Goal: Copy out the data below verbatim.
** START OF Raw data **
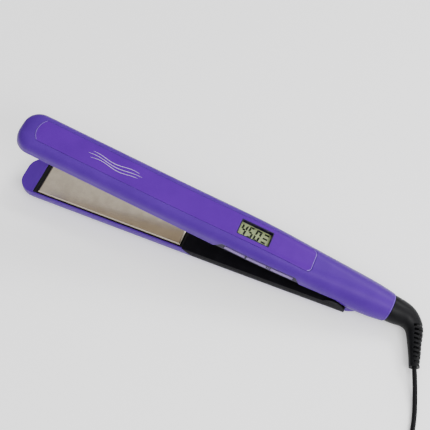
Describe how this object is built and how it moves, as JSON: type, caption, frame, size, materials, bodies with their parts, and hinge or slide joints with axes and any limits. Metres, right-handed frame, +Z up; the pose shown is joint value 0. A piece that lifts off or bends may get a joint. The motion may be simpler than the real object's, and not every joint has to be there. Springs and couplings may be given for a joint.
{
  "type": "flat iron",
  "caption": "Slim hair straightener: two long hinged arms with sprung heating plates, a side row of buttons, a display window and a swivelling ribbed cord guard.",
  "frame": {"origin": "bottom centre of the box of the open iron without its cord, guard and plug", "axes": "+X from the plate tips to the cord end, +Y across the arms away from the buttons, +Z up from the table"},
  "size_m": [0.3098, 0.1796, 0.0734],
  "materials": {
    "violet_shell": "pearl gloss",
    "violet_panel": "satin gloss",
    "violet_trim": "satin",
    "lilac_bezel": "gloss",
    "window": "clear",
    "display": "satin",
    "lilac_buttons": "pearl satin",
    "black_cover": "fine grain satin",
    "heatproof_plastic": "matte",
    "plate_coating": "polished champagne coating",
    "heater_ceramic": "matte ceramic",
    "silicone": "matte",
    "circuit_board": "satin",
    "components": "matte",
    "lead_sleeve": "matte",
    "steel": "zinc plated",
    "bronze": "sintered",
    "cord_black": "satin",
    "tie_black": "satin",
    "plug_black": "satin",
    "blade_brass": "plated"
  },
  "bodies": {
    "lower_arm": {"lower_shell": "violet_shell", "lower_inner_cover": "black_cover", "lower_cover_screws": "steel", "hinge_knuckle": "heatproof_plastic", "hinge_pin": "steel", "torsion_spring": "steel", "lower_plate_carrier": "heatproof_plastic", "lower_float_pads": "silicone", "lower_heater_leads": "lead_sleeve"},
    "main_arm": {"main_shell": "violet_shell", "top_panel": "violet_panel", "display_bezel": "lilac_bezel", "display_window": "window", "lcd_module": "display", "main_inner_cover": "black_cover", "main_cover_screws": "steel", "button_trim": "violet_trim", "tactile_switches": "components", "control_board": "circuit_board", "board_components": "components", "upper_heater_leads": "lead_sleeve", "rear_cover": "violet_shell", "hinge_yoke": "heatproof_plastic", "hinge_bushes": "bronze", "swivel_socket": "violet_shell", "upper_plate_carrier": "heatproof_plastic", "upper_float_pads": "silicone"},
    "upper_plate": {"upper_plate": "plate_coating", "upper_heater": "heater_ceramic", "thermal_fuse": "components"},
    "lower_plate": {"lower_plate": "plate_coating", "lower_heater": "heater_ceramic", "temperature_sensor": "components"},
    "button_power": {"button_power": "lilac_buttons"},
    "button_plus": {"button_plus": "lilac_buttons"},
    "button_minus": {"button_minus": "lilac_buttons"},
    "lock_slider": {"lock_slider": "black_cover"},
    "cord_swivel": {"cord_guard": "cord_black", "cord_lead": "cord_black", "cord_coil": "cord_black", "cord_tail": "cord_black", "cord_tie": "tie_black", "mains_plug": "plug_black", "plug_blades": "blade_brass"}
  },
  "joints": [
    {"name": "arm_hinge", "type": "hinge", "parent": "lower_arm", "child": "main_arm", "pos_m": [0.10145, 0, 0.016], "axis": [0, -1, 0], "range_deg": [0, 12], "stiffness_Nm_per_rad": 1, "springref_deg": -22.92, "deforming": ["torsion_spring"]},
    {"name": "upper_plate_float", "type": "slide", "parent": "main_arm", "child": "upper_plate", "axis": [0.2079, 0, 0.9781], "range_m": [0, 0.0008], "stiffness_N_per_m": 2000, "springref_m": -0.001, "deforming": ["upper_float_pads"]},
    {"name": "lower_plate_float", "type": "slide", "parent": "lower_arm", "child": "lower_plate", "axis": [0, 0, -1], "range_m": [0, 0.0008], "stiffness_N_per_m": 2000, "springref_m": -0.001, "deforming": ["lower_float_pads"]},
    {"name": "power_press", "type": "slide", "parent": "main_arm", "child": "button_power", "axis": [0, 1, 0], "range_m": [0, 0.0006], "stiffness_N_per_m": 800, "springref_m": -0.0005},
    {"name": "plus_press", "type": "slide", "parent": "main_arm", "child": "button_plus", "axis": [0, 1, 0], "range_m": [0, 0.0006], "stiffness_N_per_m": 800, "springref_m": -0.0005},
    {"name": "minus_press", "type": "slide", "parent": "main_arm", "child": "button_minus", "axis": [0, 1, 0], "range_m": [0, 0.0006], "stiffness_N_per_m": 800, "springref_m": -0.0005},
    {"name": "lock_slide", "type": "slide", "parent": "main_arm", "child": "lock_slider", "axis": [-0.9984, 0, 0.0562], "range_m": [0, 0.0025]},
    {"name": "cord_swivel", "type": "hinge", "parent": "main_arm", "child": "cord_swivel", "pos_m": [0.13282, 0, 0.01158], "axis": [0.9781, 0, -0.2079], "continuous": true}
  ]
}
** END OF Raw data **
The result:
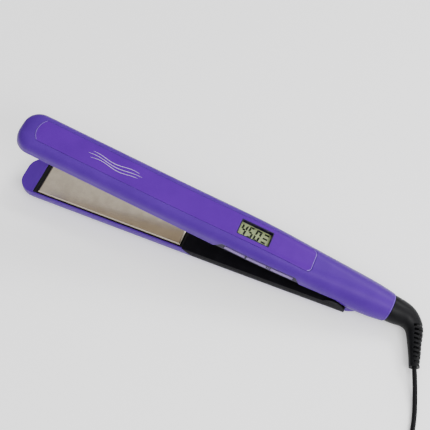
Describe how this object is built and how it moves, as JSON: type, caption, frame, size, materials, bodies with their parts, and hinge or slide joints with axes and any limits. Metres, right-handed frame, +Z up; the pose shown is joint value 0. A piece that lifts off or bends may get a joint. The motion may be simpler than the real object's, and not every joint has to be there. Springs and couplings may be given for a joint.
{
  "type": "flat iron",
  "caption": "Slim hair straightener: two long hinged arms with sprung heating plates, a side row of buttons, a display window and a swivelling ribbed cord guard.",
  "frame": {"origin": "bottom centre of the box of the open iron without its cord, guard and plug", "axes": "+X from the plate tips to the cord end, +Y across the arms away from the buttons, +Z up from the table"},
  "size_m": [0.3098, 0.1796, 0.0734],
  "materials": {
    "violet_shell": "pearl gloss",
    "violet_panel": "satin gloss",
    "violet_trim": "satin",
    "lilac_bezel": "gloss",
    "window": "clear",
    "display": "satin",
    "lilac_buttons": "pearl satin",
    "black_cover": "fine grain satin",
    "heatproof_plastic": "matte",
    "plate_coating": "polished champagne coating",
    "heater_ceramic": "matte ceramic",
    "silicone": "matte",
    "circuit_board": "satin",
    "components": "matte",
    "lead_sleeve": "matte",
    "steel": "zinc plated",
    "bronze": "sintered",
    "cord_black": "satin",
    "tie_black": "satin",
    "plug_black": "satin",
    "blade_brass": "plated"
  },
  "bodies": {
    "lower_arm": {"lower_shell": "violet_shell", "lower_inner_cover": "black_cover", "lower_cover_screws": "steel", "hinge_knuckle": "heatproof_plastic", "hinge_pin": "steel", "torsion_spring": "steel", "lower_plate_carrier": "heatproof_plastic", "lower_float_pads": "silicone", "lower_heater_leads": "lead_sleeve"},
    "main_arm": {"main_shell": "violet_shell", "top_panel": "violet_panel", "display_bezel": "lilac_bezel", "display_window": "window", "lcd_module": "display", "main_inner_cover": "black_cover", "main_cover_screws": "steel", "button_trim": "violet_trim", "tactile_switches": "components", "control_board": "circuit_board", "board_components": "components", "upper_heater_leads": "lead_sleeve", "rear_cover": "violet_shell", "hinge_yoke": "heatproof_plastic", "hinge_bushes": "bronze", "swivel_socket": "violet_shell", "upper_plate_carrier": "heatproof_plastic", "upper_float_pads": "silicone"},
    "upper_plate": {"upper_plate": "plate_coating", "upper_heater": "heater_ceramic", "thermal_fuse": "components"},
    "lower_plate": {"lower_plate": "plate_coating", "lower_heater": "heater_ceramic", "temperature_sensor": "components"},
    "button_power": {"button_power": "lilac_buttons"},
    "button_plus": {"button_plus": "lilac_buttons"},
    "button_minus": {"button_minus": "lilac_buttons"},
    "lock_slider": {"lock_slider": "black_cover"},
    "cord_swivel": {"cord_guard": "cord_black", "cord_lead": "cord_black", "cord_coil": "cord_black", "cord_tail": "cord_black", "cord_tie": "tie_black", "mains_plug": "plug_black", "plug_blades": "blade_brass"}
  },
  "joints": [
    {"name": "arm_hinge", "type": "hinge", "parent": "lower_arm", "child": "main_arm", "pos_m": [0.10145, 0, 0.016], "axis": [0, -1, 0], "range_deg": [0, 12], "stiffness_Nm_per_rad": 1, "springref_deg": -22.92, "deforming": ["torsion_spring"]},
    {"name": "upper_plate_float", "type": "slide", "parent": "main_arm", "child": "upper_plate", "axis": [0.2079, 0, 0.9781], "range_m": [0, 0.0008], "stiffness_N_per_m": 2000, "springref_m": -0.001, "deforming": ["upper_float_pads"]},
    {"name": "lower_plate_float", "type": "slide", "parent": "lower_arm", "child": "lower_plate", "axis": [0, 0, -1], "range_m": [0, 0.0008], "stiffness_N_per_m": 2000, "springref_m": -0.001, "deforming": ["lower_float_pads"]},
    {"name": "power_press", "type": "slide", "parent": "main_arm", "child": "button_power", "axis": [0, 1, 0], "range_m": [0, 0.0006], "stiffness_N_per_m": 800, "springref_m": -0.0005},
    {"name": "plus_press", "type": "slide", "parent": "main_arm", "child": "button_plus", "axis": [0, 1, 0], "range_m": [0, 0.0006], "stiffness_N_per_m": 800, "springref_m": -0.0005},
    {"name": "minus_press", "type": "slide", "parent": "main_arm", "child": "button_minus", "axis": [0, 1, 0], "range_m": [0, 0.0006], "stiffness_N_per_m": 800, "springref_m": -0.0005},
    {"name": "lock_slide", "type": "slide", "parent": "main_arm", "child": "lock_slider", "axis": [-0.9984, 0, 0.0562], "range_m": [0, 0.0025]},
    {"name": "cord_swivel", "type": "hinge", "parent": "main_arm", "child": "cord_swivel", "pos_m": [0.13282, 0, 0.01158], "axis": [0.9781, 0, -0.2079], "continuous": true}
  ]
}